◆ Problem statement
Each line that contains the word "object" counts once; give the total for the records below and nothing else.

◆ Data supplied

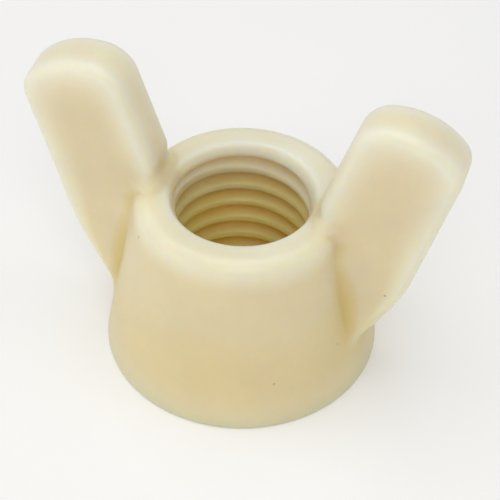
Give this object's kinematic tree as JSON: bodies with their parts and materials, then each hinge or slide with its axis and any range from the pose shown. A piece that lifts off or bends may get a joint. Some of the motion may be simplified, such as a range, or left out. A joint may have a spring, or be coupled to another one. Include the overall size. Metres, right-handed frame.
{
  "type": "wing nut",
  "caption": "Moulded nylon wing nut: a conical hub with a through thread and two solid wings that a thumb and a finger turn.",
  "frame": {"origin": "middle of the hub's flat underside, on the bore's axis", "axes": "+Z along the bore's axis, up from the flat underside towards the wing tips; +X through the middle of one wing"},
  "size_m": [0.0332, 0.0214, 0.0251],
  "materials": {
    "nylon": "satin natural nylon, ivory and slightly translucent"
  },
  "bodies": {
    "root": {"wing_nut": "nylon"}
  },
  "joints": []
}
==
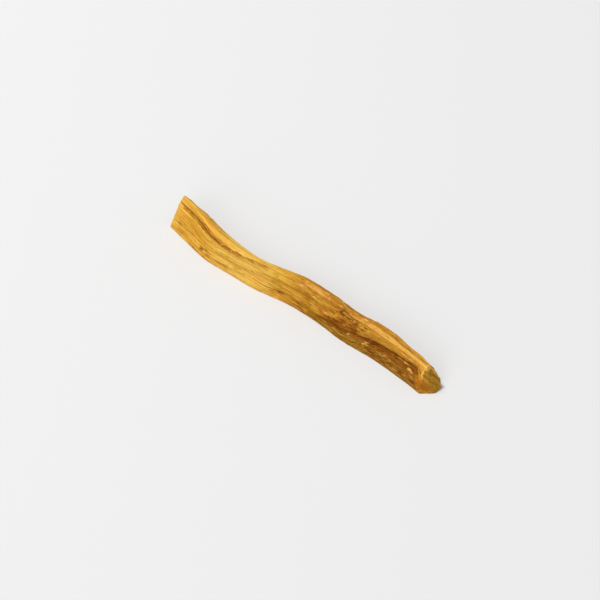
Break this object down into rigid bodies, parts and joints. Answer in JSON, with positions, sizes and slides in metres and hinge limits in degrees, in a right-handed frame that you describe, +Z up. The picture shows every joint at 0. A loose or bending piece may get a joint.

◆ Task answer
2